Certo noi siamo peccatori, accecati fino all'omicidio, che è il primo peccato dei figli di Adamo.
Omicidio, cioè fratricidio, quando Caino uccide suo fratello Abele. Ma il mistero della redenzione
di Cristo che assume i nostri peccati e che, sulla croce, ci libera e ci strappa alla morte, è la
misura più piena della liberazione e della salvezza che Dio vuole operare in noi. In Cristo nostro
fratello, i fratelli nemici ricevono il comandamento di amarsi.
Voi capite, amici miei, l'importanza profetica, parola umana che pronuncia la parola di Dio,
l'importanza profetica, dico, di questo mistero del corpo ecclesiale, tempio di Dio, nel quale abita
Cristo, la cui carne è quella della divinità del Verbo eterno e che fa di noi i templi dello Spirito
Santo per ricordarci la nostra condizione divina. Noi dividiamo questa fede con i discepoli di
Cristo, che sanno chi è il Padre, chi è il Figlio, chi è lo Spirito, e che credono in un solo Dio.
Ma dal momento che, discepoli di Gesù, sappiamo che l'uomo, creato ad immagine e somiglianza
di Dio, è chiamato a essere il tempio dello Spirito Santo, noi sappiamo anche di dover difendere,
con le armi della ragione, della libertà e del rispetto, la dignità divina e assoluta di ogni uomo,
di ogni essere umano. Non come un'opinione privata, ma come una certezza che si basi sulla
nostra fede nell'amore del nostro Creatore e Padre. E per questo, noi dobbiamo "obbedire a Dio
piuttosto che agli uomini" (At 5,29). Con la stessa fedeltà di Gesù che ha offerto in sacrificio la
sua vita per la nostra redenzione e per la nostra vita.

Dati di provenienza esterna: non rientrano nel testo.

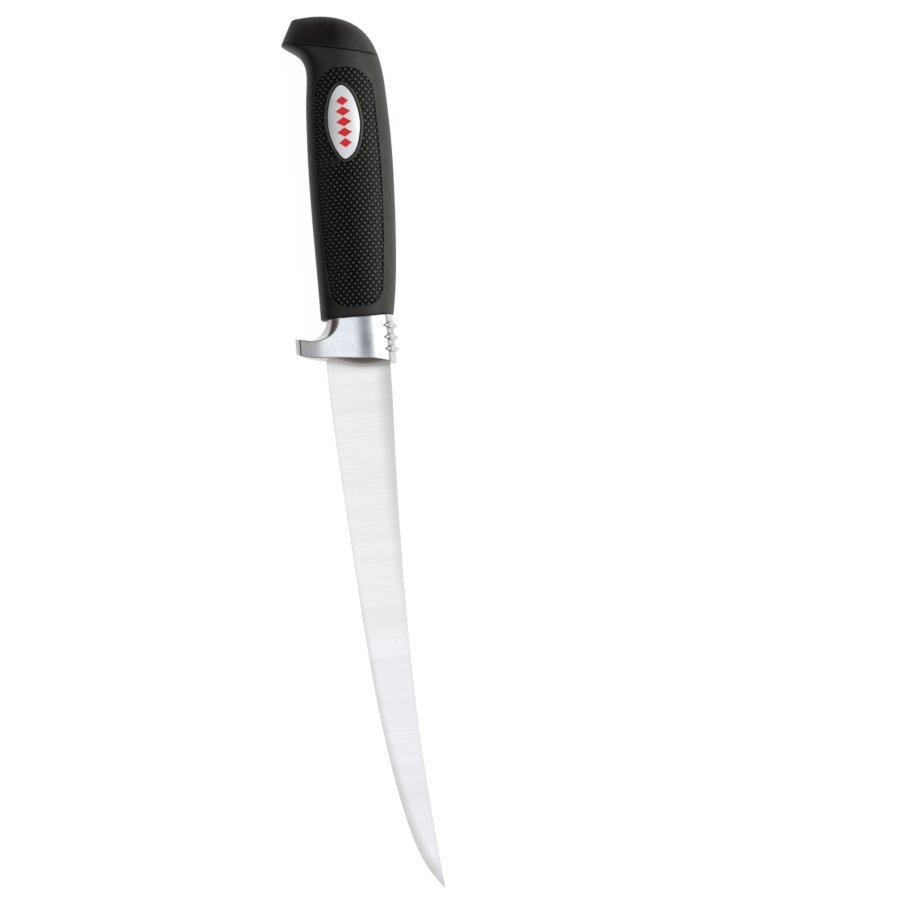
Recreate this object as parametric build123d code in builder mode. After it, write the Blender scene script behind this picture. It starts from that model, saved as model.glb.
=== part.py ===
"""A fillet knife: a slim ground blade with a hidden tang, a cast aluminium guard, a hard core moulded round
the tang, a soft grip moulded over the core, and an oval badge let into each side of the grip.

The knife lies on its left side, as it would on a table. +X runs along the knife to the tip, +Y towards the
spine, and +Z up, away from the table. The origin is on the table, under the middle of the bounding box.
"""

from build123d import *
from math import acos, cos, degrees, radians, sin, tan, tau
import os

# Overall sizes, in millimetres and degrees
blade_length = 190.5
handle_length = 126.0
lip_reach = 21.5
back_reach = 18.8
grip_thickness = 22.4

# Blade
heel_spine_y = 11.6
heel_edge_y = -11.3
tip_y = 14.9
spine_thickness = 2.0
tip_thickness = 0.9
grind_edge_thickness = 0.9
cutting_edge_thickness = 0.1
edge_bevel_angle = 17.0
heel_seat = 4.0
taper_start = 2.0

# Tang, with the holes that the core is keyed through
tang_length = 92.0
tang_root_width = 13.0
tang_end_width = 8.0
tang_y = 3.0
tang_hole_radius = 2.2
tang_hole_pitch = 24.0
tang_hole_count = 3

# Guard
guard_length = 16.4
guard_back_y = 13.9
guard_thickness = 20.8
guard_crown = 1.6
guard_corner_width = 1.9
guard_corner_depth = 3.6
guard_corner_radius = 2.2
guard_rounding = 0.4
lip_setback = 5.1
lip_length = 5.6
lip_thickness = 13.6
lip_corner_width = 1.5
lip_corner_depth = 2.8
front_dome_drop = 2.8
scoop_radius = 7.1
scoop_x = -16.7
scoop_y = -17.0
scoop_flare_x = 0.5
scoop_flare_y = 4.7
scoop_flare_radius = 0.6
guard_front_wall = 6.4
nose_y = 3.0
nose_width = 16.4
nose_thickness = 14.4
nose_corner_radius = 5.0
slot_clearance = 0.1

# Thumb ridges across the back of the guard
ridge_height = 1.3
ridge_side_height = 0.4
ridge_half_length = 1.0
ridge_root = 0.6
ridge_tail = 3.4
ridge_first_gap = 3.8
ridge_pitch = 4.2
ridge_count = 3

# Grip
grip_edge_reach = 11.9
soft_wall = 2.4
grip_front_rounding = 0.6
butt_rounding = 1.6
grip_squareness = 2.8

# Pocket for the gripping diamonds, one on each side
pocket_depth = 0.7
pocket_front_gap = 3.8
pocket_rear_gap = 21.0
pocket_front_radius = 6.5
pocket_rear_radius = 9.4

# Badge and the raised rim round it
badge_rear_gap = 40.3
badge_centre_y = 2.9
badge_length = 26.2
badge_width = 11.3
badge_squareness = 1.8
badge_thickness = 1.2
badge_sink = 0.1
badge_gap = 0.2
rim_width = 1.5
rim_proud = 0.3

# Places that follow from the sizes above
overall_length = blade_length + handle_length
heel_x = overall_length / 2 - blade_length
axis_y = (lip_reach - back_reach) / 2
mid_z = grip_thickness / 2
grip_length = handle_length - guard_length
cup_depth = guard_length - guard_front_wall
badge_centre_x = -handle_length + badge_rear_gap

# Side outlines of the grip, as shares (x of the grip length back from the guard, y of the reach on that side)
grip_edge_shares = (
    (0.000, 1.000), (0.250, 1.000), (0.480, 0.985), (0.640, 0.925), (0.760, 0.830), (0.820, 0.795),
    (0.862, 0.925), (0.884, 1.110), (0.911, 1.471),
)
grip_back_shares = (
    (0.000, 0.755), (0.105, 0.851), (0.275, 0.937), (0.440, 0.986), (0.590, 1.000), (0.720, 0.979),
    (0.784, 0.957), (0.820, 0.930), (0.849, 0.896),
)
grip_thickness_shares = (0.925, 0.950, 0.975, 0.995, 1.000, 0.975, 0.945, 0.920, 0.905, 0.865)
butt_edge_shares = ((0.911, 1.471), (0.968, 1.210), (0.993, 1.090))
butt_back_shares = (
    (0.849, 0.896), (0.877, 0.848), (0.913, 0.739), (0.945, 0.590), (0.984, 0.200), (0.997, -0.240),
)
butt_thickness_shares = (0.940, 0.780, 0.600, 0.400, 0.180)

# The pocket's sides at its front, middle and rear, as shares of the reach on each side
pocket_edge_shares = (0.57, 0.70, 0.50)
pocket_back_shares = (0.58, 0.77, 0.73)

grip_stretch = (grip_edge_shares, grip_back_shares, grip_thickness_shares)
butt_stretch = (butt_edge_shares, butt_back_shares, butt_thickness_shares)
grip_station_count = 16
butt_station_count = 5
grip_point_count = 16
badge_point_count = 12

# The levels at which the guard is drawn, as shares of half its thickness up from the middle plane
guard_level_shares = (-1, -0.5, 0, 0.5, 1)

# The guard's front, as shares (of the lip's setback, of the height up from the lip, of the dome's drop)
guard_front_shares = (
    (0.16, 1.0, 0.0), (0.25, 0.78, 0.95), (0.20, 0.62, 1.0),
    (-0.21, 0.38, 0.6), (-0.73, 0.08, 0.12), (-1.0, 0.0, 0.0),
)

# The blade's spine and edge, as shares (of the blade length, and of the width at the heel up from its edge)
spine_shares = ((0.17, 0.957), (0.44, 0.913), (0.71, 0.957), (0.91, 1.074))
edge_shares = ((0.16, 0.048), (0.41, 0.179), (0.62, 0.314), (0.75, 0.450), (0.87, 0.642), (0.94, 0.825))


def at(x, y, z=0.0):
    """A point given from the heel: along the knife, towards the spine and up from the middle plane."""
    return Vector(heel_x + x, axis_y + y, mid_z + z)


mid_plane = Plane(origin=at(0, 0))
up = Vector(0, 0, 1)


def section_plane(edge_point, back_point):
    """A plane across the knife through two outline points, with its x axis from the first to the second."""
    across = back_point - edge_point
    return Plane(origin=edge_point + across / 2, x_dir=across, z_dir=across.cross(up))


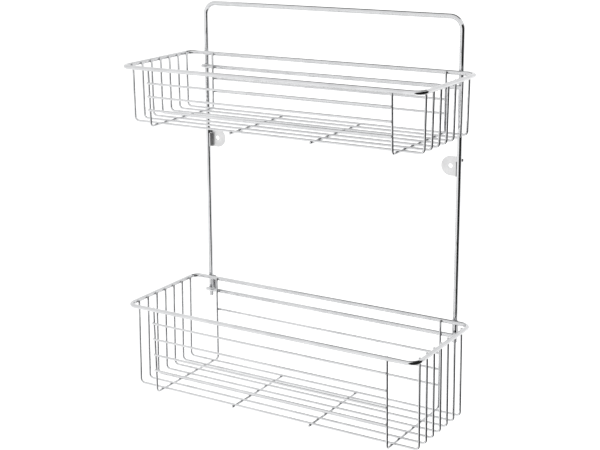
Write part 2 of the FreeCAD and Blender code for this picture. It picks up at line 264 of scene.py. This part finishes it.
def metal(name, dark, light, roughness, grain, bump_height):
    """A plated metal: patches of colour, uneven gloss and a fine ripple in the surface.

    grain gives the noise scale of each of the three, in that order.
    """
    patch_grain, gloss_grain, ripple_grain = grain
    material, nodes, links = new_material(name)
    shader = nodes["Principled BSDF"]
    shader.inputs["Metallic"].default_value = 1.0
    patches = noise(nodes, links, patch_grain)
    links.new(tinted(nodes, links, patches, dark, light), shader.inputs["Base Color"])
    gloss = noise(nodes, links, gloss_grain)
    links.new(spread(nodes, links, gloss, *roughness), shader.inputs["Roughness"])
    ripple = nodes.new("ShaderNodeBump")
    ripple.inputs["Strength"].default_value = RIPPLE_STRENGTH
    ripple.inputs["Distance"].default_value = bump_height
    links.new(noise(nodes, links, ripple_grain), ripple.inputs["Height"])
    links.new(ripple.outputs["Normal"], shader.inputs["Normal"])
    return material


CHROME = metal(
    "chrome plate",
    dark=(0.585, 0.59, 0.60),
    light=(0.665, 0.67, 0.68),
    roughness=(0.03, 0.10),
    grain=(60, 350, 900),
    bump_height=0.03 * MM,
)
WELD = metal(
    "plated weld",
    dark=(0.24, 0.24, 0.245),
    light=(0.42, 0.42, 0.425),
    roughness=(0.18, 0.40),
    grain=(500, 900, 2200),
    bump_height=0.12 * MM,
)
SHEET = metal(
    "satin plated sheet",
    dark=(0.60, 0.60, 0.605),
    light=(0.68, 0.68, 0.685),
    roughness=(0.26, 0.38),
    grain=(90, 420, 1500),
    bump_height=0.02 * MM,
)


# ---------------------------------------------------------------- placing a piece


def finish_piece(piece, material, slot, *nodes):
    piece.data.materials.append(material)
    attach(piece, "root")
    if nodes:
        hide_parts(*nodes)


def wire(node, route, radius, flat_normal, closed=False):
    piece = tube(f"{node}_tube", route, radius, flat_normal, closed)
    finish_piece(piece, CHROME, "chrome_wire", node)


def straight(node):
    """A straight wire along the longest side of its CAD box. Returns its middle and radius."""
    low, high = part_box(node)
    middle = (low + high) / 2
    size = high - low
    along = X if size.x > size.y else Y
    half = along * (size.dot(along) / 2)
    radius = size.z / 2
    wire(node, [middle - half, middle + half], radius, Z)
    return middle, radius


# ---------------------------------------------------------------- the wires


def back_frame():
    low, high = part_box("back_frame")
    radius = (high.y - low.y) / 2
    y = (low.y + high.y) / 2
    side = high.x - radius
    top = high.z - radius
    corners = [
        Vector((-side, y, low.z)),
        Vector((-side, y, top)),
        Vector((side, y, top)),
        Vector((side, y, low.z)),
    ]
    wire("back_frame", bent(corners, FRAME_BEND), radius, Y)
    return side, y, radius


def rim(tier):
    low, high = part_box(f"{tier}_rim")
    radius = (high.z - low.z) / 2
    side = high.x - radius
    back = high.y - radius
    front = low.y + radius
    z = (low.z + high.z) / 2
    corners = [
        Vector((side, back, z)),
        Vector((side, front, z)),
        Vector((-side, front, z)),
        Vector((-side, back, z)),
    ]
    wire(f"{tier}_rim", bent(corners, RIM_CORNER, closed=True), radius, Z, closed=True)
    return {"side": side, "front": front, "back": back, "z": z, "radius": radius}


def long_wire(tier, number):
    node = f"{tier}_long_wire_{number}"
    low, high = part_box(node)
    radius = (high.y - low.y) / 2
    y = (low.y + high.y) / 2
    widest = high.x - radius
    top_x = widest + min(0, END_TAPER[tier])
    floor_x = top_x - END_TAPER[tier]
    floor_z = low.z + radius
    corners = [
        Vector((-top_x, y, high.z)),
        Vector((-floor_x, y, floor_z)),
        Vector((floor_x, y, floor_z)),
        Vector((top_x, y, high.z)),
    ]
    wire(node, bent(corners, WIRE_BEND), radius, Y)
    return {"y": y, "z": floor_z, "radius": radius}


def cross_wire(tier, side):
    node = f"{tier}_cross_wire_{side}"
    low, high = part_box(node)
    radius = (high.x - low.x) / 2
    x = (low.x + high.x) / 2
    front = low.y + radius
    back = high.y - radius
    floor_z = low.z + radius
    corners = [
        Vector((x, front, high.z)),
        Vector((x, front + FRONT_LEAN, floor_z)),
        Vector((x, back, floor_z)),
        Vector((x, back, high.z)),
    ]
    wire(node, bent(corners, WIRE_BEND), radius, X)
    return x


# ---------------------------------------------------------------- the welds

# Half sizes of a bead, as shares of the radius of the thinner wire of its pair.
BEAD_LENGTH = 1.15
BEAD_HEIGHT = 0.62


def weld(bm, centre, along, across, radius):
    size = (radius * BEAD_LENGTH, radius * BEAD_LENGTH, radius * BEAD_HEIGHT)
    bead(bm, centre, along, across, size)


def basket(tier, leg_x, leg_y, leg_radius):
    """All the wires of one basket, with the beads that hold it together as one more piece."""
    rim_of = rim(tier)
    longs = [long_wire(tier, number) for number in LONG_WIRES]
    cross_xs = [cross_wire(tier, side) for side in SIDES]
    tie, tie_radius = straight(f"{tier}_tie_bar")
    bars = [straight(f"{tier}_floor_bar_{side}")[0] for side in SIDES]
    front_rails = [straight(f"{tier}_front_rail_{n}")[0] for n in FRONT_RAILS[tier]]
    back_rails = [straight(f"{tier}_back_rail_{n}")[0] for n in BACK_RAILS[tier]]

    thin = longs[0]["radius"]
    bm = bmesh.new()
    inside_rim = rim_of["radius"] - WELD_SINK / 2
    for long in longs:
        for sign in SIDES.values():
            place = Vector((sign * (rim_of["side"] - inside_rim), long["y"], rim_of["z"]))
            weld(bm, place, Z, Y, thin)
        for x in cross_xs + [bar.x for bar in bars]:
            place = Vector((x, long["y"], long["z"] - thin + WELD_SINK / 2))
            weld(bm, place, X, Y, thin)
    for x in cross_xs:
        for y, inward in ((rim_of["front"], 1), (rim_of["back"], -1)):
            place = Vector((x, y + inward * inside_rim, rim_of["z"]))
            weld(bm, place, Z, X, thin)
        for rail in front_rails:
            weld(bm, Vector((x, rail.y + thin, rail.z)), Z, X, thin)
        for rail in back_rails:
            weld(bm, Vector((x, rail.y - thin, rail.z)), Z, X, thin)
    behind_rim = leg_y - leg_radius + WELD_SINK / 2
    for sign in SIDES.values():
        for z in (rim_of["z"], tie.z):
            weld(bm, Vector((sign * leg_x, behind_rim, z)), Z, X, tie_radius)
    bmesh.ops.recalc_face_normals(bm, faces=bm.faces)
    beads = new_object(f"{tier}_basket_welds", bm)
    finish_piece(beads, WELD, "chrome_wire")


leg_x, leg_y, leg_radius = back_frame()
for tier in TIERS:
    basket(tier, leg_x, leg_y, leg_radius)

# ---------------------------------------------------------------- the sheet-metal plates

for side in SIDES:
    for node in (f"{side}_wall_tab", f"lower_{side}_spacer_plate"):
        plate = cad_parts[node]
        if not plate.material_slots:
            plate.data.materials.append(SHEET)
        for material_slot in plate.material_slots:
            material_slot.material = SHEET

# ---------------------------------------------------------------- floor, light and camera

# The floor glows a little, so that it stays white under the baskets.
FLOOR_HALF = 30
FLOOR_DROP = 0.6
FLOOR_GRAIN = 3
FLOOR_DARK, FLOOR_LIGHT = 0.90, 0.92
FLOOR_ROUGHNESS = 0.9
FLOOR_GLOW = 0.25


def floor():
    half = FLOOR_HALF
    bm = bmesh.new()
    corners = [(-half, -half), (half, -half), (half, half), (-half, half)]
    caddy_bottom = cad_box[0][2]
    z = caddy_bottom - FLOOR_DROP
    bm.faces.new([bm.verts.new((x, y, z)) for x, y in corners])
    piece = new_object("floor", bm, smooth=False)
    material, nodes, links = new_material("pale floor")
    shader = nodes["Principled BSDF"]
    shader.inputs["Roughness"].default_value = FLOOR_ROUGHNESS
    patches = noise(nodes, links, FLOOR_GRAIN)
    colour = tinted(nodes, links, patches, (FLOOR_DARK,) * 3, (FLOOR_LIGHT,) * 3)
    links.new(colour, shader.inputs["Base Color"])
    shader.inputs["Emission Color"].default_value = (1, 1, 1, 1)
    shader.inputs["Emission Strength"].default_value = FLOOR_GLOW
    piece.data.materials.append(material)


# The dark cards: name, centre, width and height, grey, and the way each one faces.
CARDS = (
    ("right card", Vector((0.36, -0.395, -0.32)), (0.95, 1.15), 0.005, -X),
    ("low front card", Vector((0.36, -1.40, -0.55)), (1.05, 0.70), 0.005, -X),
    ("ceiling card", Vector((0.0, 0.62, 1.2)), (1.7, 1.35), 0.01, -Z),
)
CARD_GRAIN = 2
CARD_SPREAD = 1.1
CARD_ROUGHNESS = 1.0


def card(name, centre, size, grey, normal):
    """A flat dark card that shows only in reflections."""
    bm = bmesh.new()
    faces_up_or_down = abs(normal.z) > 0.5
    across = (X if faces_up_or_down else Z.cross(normal)).normalized()
    up = normal.cross(across).normalized()
    half_width, half_height = (side / 2 for side in size)
    bm.faces.new(
        [
            bm.verts.new(centre + across * sx * half_width + up * sz * half_height)
            for sx, sz in ((-1, -1), (1, -1), (1, 1), (-1, 1))
        ]
    )
    piece = new_object(name, bm, smooth=False)
    material, nodes, links = new_material(name)
    shader = nodes["Principled BSDF"]
    shader.inputs["Roughness"].default_value = CARD_ROUGHNESS
    patches = noise(nodes, links, CARD_GRAIN)
    shades = tinted(nodes, links, patches, (grey,) * 3, (grey * CARD_SPREAD,) * 3)
    links.new(shades, shader.inputs["Base Color"])
    piece.data.materials.append(material)
    piece.visible_camera = False
    piece.visible_shadow = False
    piece.visible_diffuse = False


SKY_STRENGTH = 1.08


def sky():
    """A white surround on every side."""
    world = bpy.data.worlds.new("white studio")
    world.use_nodes = True
    background = world.node_tree.nodes["Background"]
    background.inputs["Color"].default_value = (1, 1, 1, 1)
    background.inputs["Strength"].default_value = SKY_STRENGTH
    bpy.context.scene.world = world


# The camera turns about VIEW_TARGET. Its sensor and lens are in millimetres, and its shifts are
# shares of the picture's width.
VIEW_AZIMUTH = radians(33.344)
VIEW_ELEVATION = radians(13.917)
VIEW_ROLL = radians(-0.844)
VIEW_DISTANCE = 1.67095
VIEW_TARGET = Vector((-0.0865, -0.06955, -0.0459))
SENSOR = 36
LENS = 80.567
SHIFT_X = 0.1
SHIFT_Y = -0.0583
CLIP_END = 200


def camera():
    back = Vector(
        (
            sin(VIEW_AZIMUTH) * cos(VIEW_ELEVATION),
            -cos(VIEW_AZIMUTH) * cos(VIEW_ELEVATION),
            sin(VIEW_ELEVATION),
        )
    )
    level = Vector((cos(VIEW_AZIMUTH), sin(VIEW_AZIMUTH), 0))
    up = back.cross(level)
    right = level * cos(VIEW_ROLL) + up * sin(VIEW_ROLL)
    up = back.cross(right)
    data = bpy.data.cameras.new("camera")
    data.sensor_width = SENSOR
    data.lens = LENS
    data.shift_x = SHIFT_X
    data.shift_y = SHIFT_Y
    data.clip_end = CLIP_END
    view = bpy.data.objects.new("camera", data)
    view.matrix_world = Matrix((right, up, back)).transposed().to_4x4()
    view.matrix_world.translation = VIEW_TARGET + back * VIEW_DISTANCE
    bpy.context.scene.collection.objects.link(view)
    bpy.context.scene.camera = view


floor()
for card_details in CARDS:
    card(*card_details)
sky()
camera()
bpy.context.scene.view_settings.view_transform = "Standard"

È dunque una parola piena di speranza che oggi la Chiesa ci fa ascoltare; piena di forza, di
bellezza, di rigore, per capire quale fatica, come quella del Redentore, sia quella dell'Agnello di
Dio che porta i peccati del mondo, come ci dice oggi il Vangelo che abbiamo ascoltato. Ma in
questa fatica e in questa pena, guardate quale gioia ci è data perché la testimoniamo al mondo!